I met Ed Catmull a few years ago and I actually got a personal tour of Pixar from him.  He and my dad were college pals and then office mates in graduate school so he set it up for me.  My dad, in fact my dad did the 3D lettering in one of Ed’s earliest movies.  We always called it the “hand movie” because it’s a 3D model of a hand, and I believe was among the first digital movies ever!

Well, the tour of Pixar left a tremendous impression on me.  At the time, they were working on Monster’s Inc. and the digs had been dressed accordingly. The team sat in a warehouse-like inner sanctum in the middle of the building that was filled with Styrofoam caves, monster sketches, giant storyboards, and crazy models.  More to the point, though, it was lit up with conversation and a bewitching kind of collaborative energy. 

So given that, I have an admitted bias when reading the article.  I can’t help but read it through the lens of that experience, trying to extract something about how they created such an intensely creative environment.  For me, the article doesn’t disappoint, although it gets there with some ideas that rub against grain a little.  Here are some of the tamer ones.

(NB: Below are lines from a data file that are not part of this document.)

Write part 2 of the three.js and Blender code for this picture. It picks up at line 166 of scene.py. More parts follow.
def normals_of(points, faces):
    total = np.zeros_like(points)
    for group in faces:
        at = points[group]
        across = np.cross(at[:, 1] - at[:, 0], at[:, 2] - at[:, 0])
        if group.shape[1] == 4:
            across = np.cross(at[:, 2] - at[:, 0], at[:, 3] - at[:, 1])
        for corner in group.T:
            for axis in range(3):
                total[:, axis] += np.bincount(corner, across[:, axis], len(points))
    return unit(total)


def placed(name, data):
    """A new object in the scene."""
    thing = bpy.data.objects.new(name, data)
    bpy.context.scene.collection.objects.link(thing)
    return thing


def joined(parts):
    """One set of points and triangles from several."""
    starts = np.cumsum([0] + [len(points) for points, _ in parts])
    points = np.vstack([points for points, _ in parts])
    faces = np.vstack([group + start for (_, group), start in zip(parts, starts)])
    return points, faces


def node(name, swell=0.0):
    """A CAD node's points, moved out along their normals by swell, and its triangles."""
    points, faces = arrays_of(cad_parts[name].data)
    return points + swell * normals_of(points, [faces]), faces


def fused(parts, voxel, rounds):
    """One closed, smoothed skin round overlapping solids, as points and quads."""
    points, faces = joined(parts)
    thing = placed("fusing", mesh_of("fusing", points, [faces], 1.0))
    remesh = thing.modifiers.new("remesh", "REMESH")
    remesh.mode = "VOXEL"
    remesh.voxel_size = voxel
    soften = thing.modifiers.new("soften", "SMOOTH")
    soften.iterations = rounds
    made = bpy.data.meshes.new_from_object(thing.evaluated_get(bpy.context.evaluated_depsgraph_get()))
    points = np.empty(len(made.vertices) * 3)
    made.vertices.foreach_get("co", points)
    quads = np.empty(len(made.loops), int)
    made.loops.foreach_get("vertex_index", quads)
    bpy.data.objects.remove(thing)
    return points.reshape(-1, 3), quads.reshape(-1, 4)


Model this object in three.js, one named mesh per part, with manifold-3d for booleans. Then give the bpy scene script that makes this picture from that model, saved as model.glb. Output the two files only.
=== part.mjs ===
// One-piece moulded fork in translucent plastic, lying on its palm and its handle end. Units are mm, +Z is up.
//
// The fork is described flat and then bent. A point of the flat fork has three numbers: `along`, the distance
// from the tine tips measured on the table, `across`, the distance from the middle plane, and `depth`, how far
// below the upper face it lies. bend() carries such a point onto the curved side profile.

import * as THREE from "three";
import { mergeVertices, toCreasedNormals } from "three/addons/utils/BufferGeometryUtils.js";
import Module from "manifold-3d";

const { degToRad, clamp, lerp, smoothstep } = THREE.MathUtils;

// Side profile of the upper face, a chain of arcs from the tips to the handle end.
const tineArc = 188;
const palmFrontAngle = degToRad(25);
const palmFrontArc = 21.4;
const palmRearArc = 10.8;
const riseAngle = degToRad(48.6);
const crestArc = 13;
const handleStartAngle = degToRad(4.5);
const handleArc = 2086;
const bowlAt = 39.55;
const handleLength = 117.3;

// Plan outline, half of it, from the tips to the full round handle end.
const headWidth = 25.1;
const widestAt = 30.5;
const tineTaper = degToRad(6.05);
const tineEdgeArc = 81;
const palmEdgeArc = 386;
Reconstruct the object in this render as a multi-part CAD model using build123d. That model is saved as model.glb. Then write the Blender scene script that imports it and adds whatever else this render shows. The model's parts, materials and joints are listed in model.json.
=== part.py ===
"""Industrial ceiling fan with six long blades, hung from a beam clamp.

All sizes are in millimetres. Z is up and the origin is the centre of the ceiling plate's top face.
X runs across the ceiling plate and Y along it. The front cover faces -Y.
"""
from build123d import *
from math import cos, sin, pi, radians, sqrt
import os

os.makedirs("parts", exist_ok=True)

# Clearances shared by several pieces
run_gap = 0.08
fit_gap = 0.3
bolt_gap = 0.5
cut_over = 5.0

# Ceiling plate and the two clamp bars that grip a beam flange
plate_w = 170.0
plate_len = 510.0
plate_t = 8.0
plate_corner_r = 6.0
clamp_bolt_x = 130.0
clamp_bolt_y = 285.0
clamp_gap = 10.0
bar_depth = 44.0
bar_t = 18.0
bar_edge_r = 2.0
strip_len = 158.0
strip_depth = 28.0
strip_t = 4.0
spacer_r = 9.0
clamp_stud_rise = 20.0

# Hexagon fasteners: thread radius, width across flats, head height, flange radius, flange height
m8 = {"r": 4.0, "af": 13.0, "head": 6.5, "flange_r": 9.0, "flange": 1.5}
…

On the collaborative nature of creativity:

People tend to think of creativity as a mysterious solo act, and they typically reduce products to a single idea… However, in filmmaking and many other kinds of complex product development, creativity involves a large number of people from different disciplines working effectively together to solve a great many problems. The initial idea for the movie—what people in the movie business call “the high concept”—is merely one step in a long, arduous process…

On taking risks:

To act in this fashion, we as executives have to resist our natural tendency to avoid or minimize risks, which, of course, is much easier said than done… If you want to be original, you have to accept the uncertainty, even when it’s uncomfortable, and have the capability to recover when your organization takes a big risk and fails. What’s the key to being able to recover? Talented people!

On managing creative people:

Of course, most executives would at least pay lip service to the notion that they need to get good people and should set their standards high. But how many understand the importance of creating an environment that supports great people and encourages them to support one another so the whole is far greater than the sum of the parts? That’s what we are striving to do. Let me share what we’ve learned so far about what works.

Creative power in a film has to reside with the film’s creative leadership. As obvious as this might seem, it’s not true of many companies in the movie industry and, I suspect, a lot of others. We believe the creative vision propelling each movie comes from one or two people and not from either corporate executives or a development department. Our philosophy is: You get great creative people, you bet big on them, you give them enormous leeway and support, and you provide them with an environment in which they can get honest feedback from everyone.

On the magic of technology (nerd) + art:

Getting people in different disciplines to treat one another as peers is just as important as getting people within disciplines to do so. But it’s much harder. Barriers include the natural class structures that arise in organizations: There always seems to be one function that considers itself and is perceived by others to be the one the organization values the most. Then there’s the different languages spoken by different disciplines and even the physical distance between offices. In a creative business like ours, these barriers are impediments to producing great work, and therefore we must do everything we can to tear them down.

Walt Disney understood this. He believed that when continual change, or reinvention, is the norm in an organization and technology and art are together, magical things happen. A lot of people look back at Disney’s early days and say, “Look at the artists!” They don’t pay attention to his technological innovations. But he did the first sound in animation, the first color, the first compositing of animation with live action, and the first applications of xerography in animation production. He was always excited by science and technology.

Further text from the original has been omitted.